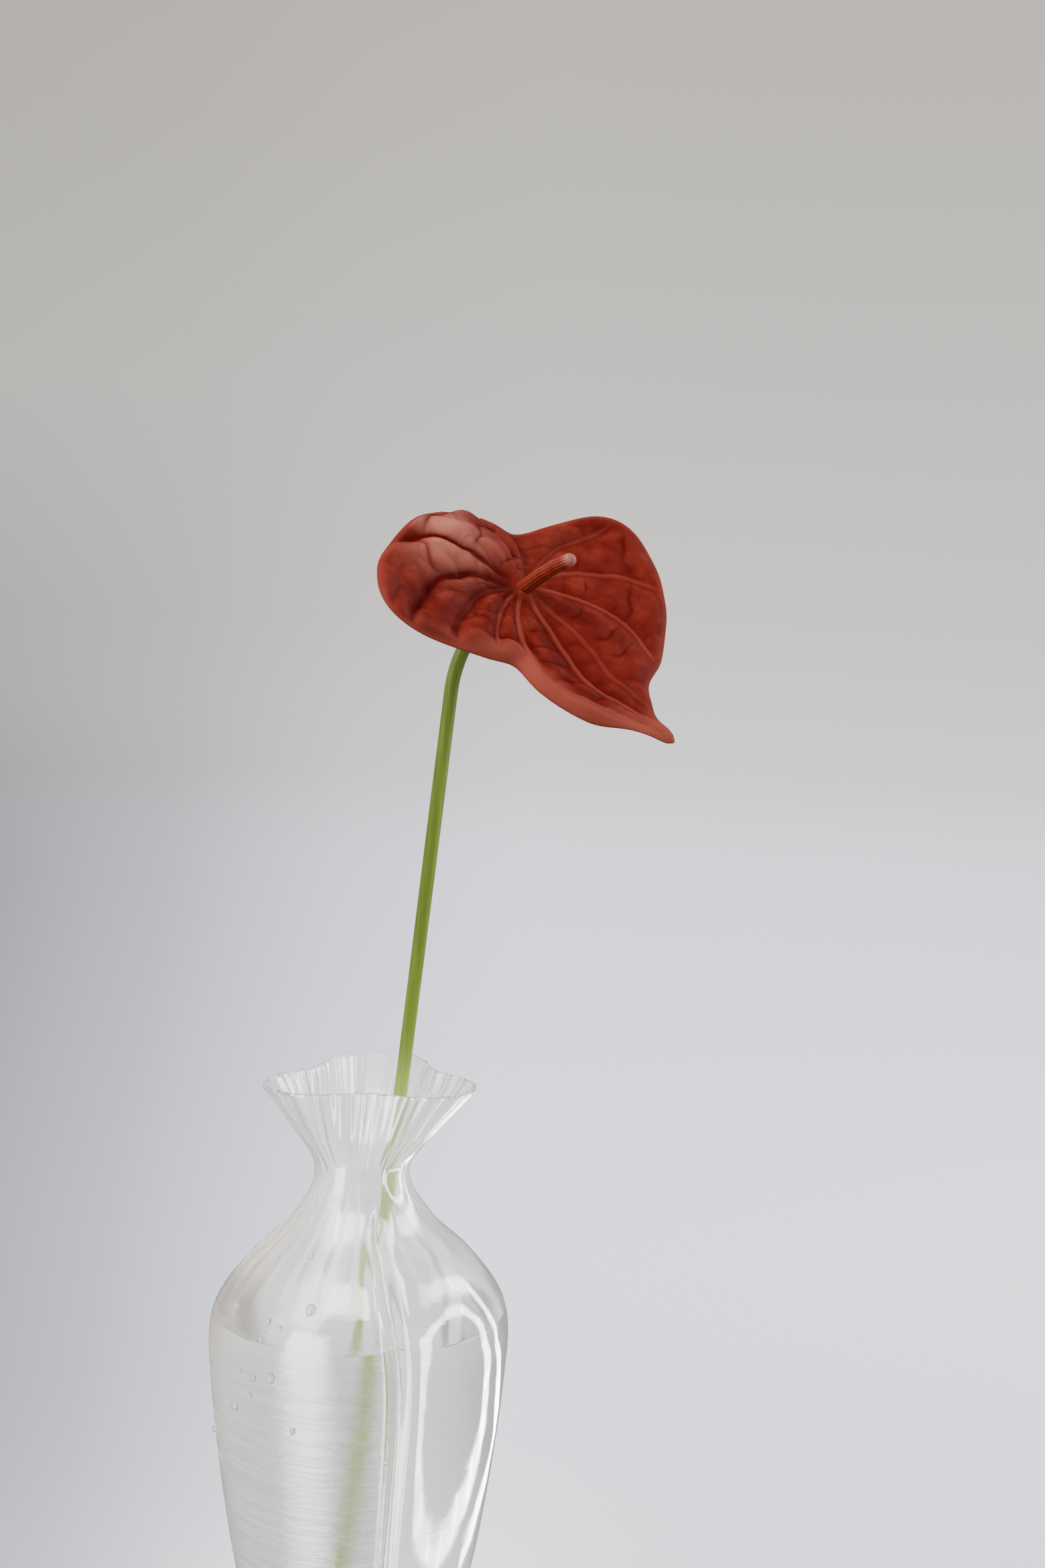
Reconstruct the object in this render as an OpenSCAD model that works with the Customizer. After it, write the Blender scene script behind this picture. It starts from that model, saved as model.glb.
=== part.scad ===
// Three-lobed clear bud vase with a fluted collar, part filled with water,
// holding one cut anthurium that lifts out along its stem and turns on it.
// Millimetres, +Z up, origin at the centre of the foot, front towards -Y.

/* [Vase] */
// Height of the vase from the foot to the rim
vase_h = 228; // [210:1:250]
// Radius over the lobes at the foot
foot_r = 39.5; // [36:0.5:42]
// Radius over the lobes at the widest part of the belly
belly_r = 58.5; // [54:0.5:62]
// Height of the widest part of the belly
belly_z = 120; // [110:1:125]
// Radius over the lobes at the narrowest part of the neck
neck_r = 18.6; // [18:0.1:22]
// Height of the narrowest part of the neck
neck_z = 192; // [188:1:194]
// Radius over the lobes at the rim
rim_r = 44.5; // [40:0.5:48]
// Number of lobes around the vase
lobes = 3; // [3:1:4]
// Depth of the furrow between two lobes of the belly
belly_furrow = 6; // [2:0.5:8]
// Depth of the furrow between two lobes of the rim
rim_furrow = 17; // [8:0.5:18]
// Direction of the front furrow of the belly, from the front towards +X
furrow_turn = 20; // [0:1:40]
// How far the collar is twisted back from the belly
collar_twist = 20; // [0:1:30]
// How far the rim sits off the axis of the foot, towards +X
collar_offset = 3.5; // [0:0.5:5]
// Thickness of the floor
floor_t = 6; // [4:0.5:9]
// Thickness of the wall of the belly
wall_t = 3.4; // [3:0.1:4]
// Thickness of the wall of the neck
neck_wall_t = 2.4; // [2:0.1:2.6]
// Thickness of the wall at the rim
rim_wall_t = 1.6; // [1.2:0.1:2.4]

/* [Water] */
// Height of the water surface above the table
water_z = 136; // [40:1:150]

/* [Flower stem] */
// Diameter of the stem
stem_d = 5.2; // [4:0.1:5.4]
// Lean of the stem from upright, towards +X
stem_lean = 5.8; // [5.6:0.1:5.9]
// Where the line of the stem meets the table, along X
stem_x = -8; // [-9:0.1:-7.8]
// Distance along the stem's line at which its bend starts
bend_s = 380; // [320:5:420]
// Radius of the bend under the flower
bend_r = 51; // [40:1:60]
// Angle of the bend under the flower
bend_angle = 56; // [40:1:65]
// Length of the cut end of the stem that carries the slide
cut_end_l = 15; // [10:1:20]

/* [Flower] */
// Size of the spathe, as a multiple of its size at full growth
spathe_size = 1; // [0.7:0.05:1.1]
// Thickness of the spathe
spathe_t = 1.4; // [1:0.1:2]
// Rise of the back lobes of the spathe above its base
lobe_rise = 9; // [0:1:14]
// Droop of the tip of the spathe below its base
tip_drop = 8; // [0:1:12]
// Length of the spadix
spadix_l = 41; // [30:1:50]
// Diameter of the spadix at its base
spadix_d = 6.2; // [4:0.1:7]
// Diameter of the spadix at its tip
spadix_tip_d = 5; // [3:0.1:6]
// Lean of the spadix towards the tip of the spathe
spadix_lean = 31; // [10:1:45]

/* [Hidden] */
$fn = 64;

// Facets around the vase, and the heights of its rings
ring_n = 72;
shoulder_z = belly_z + 30;
outer_rows = concat(
    [0, 3],
    [for (z = [12 : 12 : belly_z]) z],
    [for (z = [belly_z + 4 : 4 : vase_h - 2]) z],
    [vase_h]
);
inner_rows = concat([floor_t], [for (z = outer_rows) if (z > floor_t + 3) z]);

// Height, radius over the lobes and furrow depth at the bends of the outline
outline = [
    [0, foot_r - 2.5, 2],
    [3, foot_r, 2.2],
    [belly_z * 0.42, foot_r + (belly_r - foot_r) * 0.56, 4],
    [belly_z, belly_r, belly_furrow],
    [belly_z + 20, belly_r - 2, belly_furrow + 2],
    [belly_z + 38, belly_r * 0.745, belly_furrow + 3],
    [belly_z + 52, belly_r * 0.495, belly_furrow],
    [neck_z, neck_r, 2],
    [(neck_z + vase_h) / 2, (neck_r + rim_r) / 2 - 1.5, rim_furrow * 0.42],
    [vase_h, rim_r, rim_furrow],
];

// Free space around the stem in the water, and between the water and the wall
water_bore_gap = 0.6;
water_wall_gap = 0.3;

// The stem is a little thicker in its bend, and its straight length runs just into that
stem_r = stem_d / 2;
bend_swell = 0.1;
bend_overlap = 1;
// The cut end of the stem stands just clear of the floor
stem_s = floor_t + 0.9;

// Base of the flower, at the end of the bend, in the stem's own line and in the frame
bend_end = [bend_r * (1 - cos(bend_angle)), bend_s + bend_r * sin(bend_angle)];
junction = [
    stem_x + bend_end[0] * cos(stem_lean) + bend_end[1] * sin(stem_lean),
    0,
    bend_end[1] * cos(stem_lean) - bend_end[0] * sin(stem_lean),
];

// Turn of the spathe: its X runs to the tip, its Y to the right lobe, its Z out of its face
spathe_turn = [6, 41.5, -51];
spadix_swing = -7;
// Flat disc at the base of the spathe, where the stem and the spadix meet it
hub_r = 6;
// Angle from the tip's direction and distance from the base, around the edge of the spathe
spathe_edge = [
    [-206, 13], [-198, 23], [-186, 30], [-170, 37], [-152, 43], [-132, 49], [-112, 56],
    [-96, 65], [-80, 69], [-62, 57], [-46, 51], [-32, 49], [-20, 60], [-6, 70], [6, 75],
    [14, 84], [17, 83], [20, 69], [26, 61], [40, 59], [56, 57], [72, 58], [90, 60],
    [106, 61], [120, 55], [134, 42], [148, 24],
];
spathe_rings = 7;
edge_steps = 3;

// Value of column c of a table at x, on a smooth curve through its rows
function step_at(table, x, i = 0) =
    i >= len(table) - 2 || x < table[i + 1][0] ? i : step_at(table, x, i + 1);
function slope(table, c, i) =
    let (a = table[max(i - 1, 0)], b = table[min(i + 1, len(table) - 1)])
    (b[c] - a[c]) / (b[0] - a[0]);
function hermite(p, q, m, n, t) =
    (2 * t ^ 3 - 3 * t ^ 2 + 1) * p + (t ^ 3 - 2 * t ^ 2 + t) * m
    + (3 * t ^ 2 - 2 * t ^ 3) * q + (t ^ 3 - t ^ 2) * n;
function smooth(table, c, x) =
    let (
        i = step_at(table, x),
        span = table[i + 1][0] - table[i][0],
        t = (x - table[i][0]) / span
    )
    hermite(
        table[i][c], table[i + 1][c],
        slope(table, c, i) * span, slope(table, c, i + 1) * span, t
    );
function ease(t) = let (u = min(1, max(0, t))) u * u * (3 - 2 * u);

// How narrow the furrows are: tight on the belly, a plain wave at the rim
function sharpness(z) = 4 - 2.9 * ease((z - shoulder_z) / (vase_h - shoulder_z));
// Direction of the first furrow at height z
function furrow_dir(z) =
    furrow_turn
    - collar_twist * 0.75 * ease((z - shoulder_z) / (neck_z - shoulder_z))
    - collar_twist * 0.25 * max(0, (z - neck_z) / (vase_h - neck_z));
function wall_at(z) =
    z < neck_z
        ? wall_t - (wall_t - neck_wall_t) * ease((z - belly_z) / (neck_z - belly_z))
        : neck_wall_t - (neck_wall_t - rim_wall_t) * (z - neck_z) / (vase_h - neck_z);
function vase_radius(z, a) =
    smooth(outline, 1, z)
    - smooth(outline, 2, z)
        * ((1 + cos(lobes * (a - furrow_dir(z)))) / 2) ^ sharpness(z);
// Ring of points at height z, with the surface set in by inset
function ring(z, inset) = [
    for (k = [0 : ring_n - 1])
        let (a = 360 * k / ring_n, r = vase_radius(z, a) - inset)
        [
            r * sin(a) + collar_offset * max(0, (z - neck_z) / (vase_h - neck_z)),
            -r * cos(a),
            z,
        ]
];

// Triangles between rings that are stacked one after another, and a fan that closes a ring
function strip(row, n) = [
    for (k = [0 : n - 1])
        let (a = row * n + k, b = row * n + (k + 1) % n)
        each [[a, b, a + n], [b, b + n, a + n]]
];
function lathe_faces(rows, n) = concat(
    [for (row = [0 : rows - 2]) each strip(row, n)],
    [for (k = [0 : n - 1]) [rows * n, (k + 1) % n, k]],
    [for (k = [0 : n - 1]) [rows * n + 1, (rows - 1) * n + k, (rows - 1) * n + (k + 1) % n]]
);
// Closed solid through a stack of rings, with a point at the middle of each end
module lofted(rings) {
    n = len(rings[0]);
    rows = len(rings);
    mid = function (r) [for (c = [0 : 2]) [for (p = r) p[c]] * [for (p = r) 1] / n];
    points = concat([for (r = rings) each r], [mid(rings[0]), mid(rings[rows - 1])]);
    // Faces run clockwise as seen from outside
    polyhedron(points, [for (f = lathe_faces(rows, n)) [f[2], f[1], f[0]]], convexity = 6);
}

module vase_body() {
    // Up the outside, over the rim, and down the inside to the floor
    outside = [for (z = outer_rows) ring(z, 0)];
    inside = [
        for (i = [len(inner_rows) - 1 : -1 : 0]) ring(inner_rows[i], wall_at(inner_rows[i]))
    ];
    color([0.86, 0.89, 0.88, 0.45]) lofted(concat(outside, inside));
}

module water() {
    // The same heights as the inside of the vase, so that the two surfaces run side by side
    rows = concat(
        [floor_t + water_wall_gap],
        [for (z = inner_rows) if (z > floor_t + 1 && z < water_z - 1) z],
        [water_z]
    );
    color([0.75, 0.85, 0.9, 0.5])
        difference() {
            lofted([for (z = rows) ring(z, wall_at(z) + water_wall_gap)]);
            along_stem(0) cylinder(h = water_z * 1.2, r = stem_r + water_bore_gap);
        }
}

// Moves the origin to a distance s along the straight line of the stem
module along_stem(s) {
    translate([stem_x, 0, 0]) rotate([0, stem_lean, 0]) translate([0, 0, s]) children();
}

// Keeps only what lies behind the face of the spathe
module behind_spathe() {
    difference() {
        children();
        translate(junction) rotate(spathe_turn)
            translate([-30, -30, -spathe_t / 2]) cube([60, 60, 60]);
    }
}

module stem_end() {
    color("yellowgreen") along_stem(stem_s) cylinder(h = cut_end_l, r = stem_r);
}

module flower_stem() {
    start = stem_s + cut_end_l;
    // A little more than the bend, so that the cut face is a full section
    overrun = 8;
    color("yellowgreen")
        behind_spathe() {
            union() {
                along_stem(start) cylinder(h = bend_s - start + bend_overlap, r = stem_r);
                along_stem(bend_s)
                    translate([bend_r, 0, 0]) rotate([90, 0, 0])
                        rotate([0, 0, 180 - bend_angle - overrun])
                            rotate_extrude(angle = bend_angle + overrun)
                                translate([bend_r, 0]) circle(r = stem_r + bend_swell);
            }
        }
}

// Height of the spathe's middle surface at a distance r from its base, in direction a
function spathe_rise(a, r) =
    lobe_rise * (1 - cos(a)) / 2 * (max(0, r - hub_r) / 44) ^ 2
    - tip_drop * (max(0, r - 50) / 35) ^ 2 * exp(-((a - 10) / 25) ^ 2);

module spathe() {
    knots = len(spathe_edge) - 1;
    // The edge, on a smooth curve through its knots
    table = [for (i = [0 : knots]) [i, spathe_edge[i][0], spathe_edge[i][1]]];
    rays = [
        for (i = [0 : knots * edge_steps])
            let (u = i / edge_steps) [smooth(table, 1, u), smooth(table, 2, u)]
    ];
    n = len(rays);
    side = n * spathe_rings + 1;
    half = spathe_t / 2;
    points = [
        for (z = [half, -half])
            each concat([[0, 0, z]], [
                for (i = [0 : spathe_rings - 1], ray = rays)
                    let (
                        a = ray[0],
                        reach = ray[1] * spathe_size,
                        r = hub_r + (reach - hub_r) * i / (spathe_rings - 1)
                    )
                    [r * cos(a), r * sin(a), z + spathe_rise(a, r)]
            ])
    ];
    at = function (i, k) 1 + i * n + k;
    face = concat(
        [for (k = [0 : n - 2]) [0, at(0, k), at(0, k + 1)]],
        [
            for (i = [0 : spathe_rings - 2], k = [0 : n - 2])
                each [
                    [at(i, k), at(i + 1, k), at(i, k + 1)],
                    [at(i + 1, k), at(i + 1, k + 1), at(i, k + 1)],
                ]
        ]
    );
    // The border: out along one side of the slit, round the edge and back to the base
    border = concat(
        [0],
        [for (i = [0 : spathe_rings - 1]) at(i, 0)],
        [for (k = [1 : n - 1]) at(spathe_rings - 1, k)],
        [for (i = [spathe_rings - 2 : -1 : 0]) at(i, n - 1)]
    );
    m = len(border);
    wall = [
        for (k = [0 : m - 1])
            let (a = border[k], b = border[(k + 1) % m])
            each [[a, a + side, b], [b, a + side, b + side]]
    ];
    color("tomato")
        translate(junction) rotate(spathe_turn)
            polyhedron(
                points,
                concat(
                    [for (f = face) [f[2], f[1], f[0]]],
                    [for (f = face) [f[0] + side, f[1] + side, f[2] + side]],
                    [for (f = wall) [f[2], f[1], f[0]]]
                ),
                convexity = 8
            );
}

module spadix() {
    tip_r = spadix_tip_d / 2;
    color("orangered")
        translate(junction) rotate(spathe_turn)
            difference() {
                rotate([-spadix_swing, spadix_lean, 0])
                    union() {
                        translate([0, 0, -6])
                            cylinder(h = spadix_l - tip_r + 6, r1 = spadix_d / 2, r2 = tip_r);
                        translate([0, 0, spadix_l - tip_r]) sphere(r = tip_r);
                    }
                translate([-20, -20, spathe_t / 2 - 20]) cube([40, 40, 20]);
            }
}

vase_body();
water();
stem_end();
flower_stem();
spathe();
spadix();
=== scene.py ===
"""A three-lobed clear bud vase with a fluted collar, water and one anthurium.

Lengths in the shape tables are millimetres, as in the CAD model, and are turned
into metres when a mesh is made.
"""

import math

import bpy
import numpy as np
from mathutils import Euler, Matrix, Vector, noise


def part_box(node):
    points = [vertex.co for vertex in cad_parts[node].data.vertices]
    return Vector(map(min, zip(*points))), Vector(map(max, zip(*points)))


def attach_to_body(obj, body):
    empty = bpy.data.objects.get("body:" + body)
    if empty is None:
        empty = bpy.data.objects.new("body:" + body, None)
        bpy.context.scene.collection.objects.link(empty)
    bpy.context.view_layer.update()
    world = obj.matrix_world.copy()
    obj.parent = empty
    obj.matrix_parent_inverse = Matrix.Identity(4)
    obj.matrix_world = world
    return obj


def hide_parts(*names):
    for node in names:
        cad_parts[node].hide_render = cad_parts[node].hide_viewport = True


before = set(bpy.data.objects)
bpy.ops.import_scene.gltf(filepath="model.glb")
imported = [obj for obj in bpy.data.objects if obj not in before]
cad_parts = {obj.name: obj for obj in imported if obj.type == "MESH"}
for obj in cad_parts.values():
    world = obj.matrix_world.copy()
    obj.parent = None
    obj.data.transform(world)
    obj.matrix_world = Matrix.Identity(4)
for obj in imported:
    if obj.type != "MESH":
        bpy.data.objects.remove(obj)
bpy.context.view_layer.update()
MM = 0.001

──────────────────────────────

STATED EXERCISE
Write out exactly the lines running from the line containing "translate([0, 0, spadix_l" to the line containing "points = [vertex.co", with both of those lines included.

THE SOLUTION
                        translate([0, 0, spadix_l - tip_r]) sphere(r = tip_r);
                    }
                translate([-20, -20, spathe_t / 2 - 20]) cube([40, 40, 20]);
            }
}

vase_body();
water();
stem_end();
flower_stem();
spathe();
spadix();
=== scene.py ===
"""A three-lobed clear bud vase with a fluted collar, water and one anthurium.

Lengths in the shape tables are millimetres, as in the CAD model, and are turned
into metres when a mesh is made.
"""

import math

import bpy
import numpy as np
from mathutils import Euler, Matrix, Vector, noise


def part_box(node):
    points = [vertex.co for vertex in cad_parts[node].data.vertices]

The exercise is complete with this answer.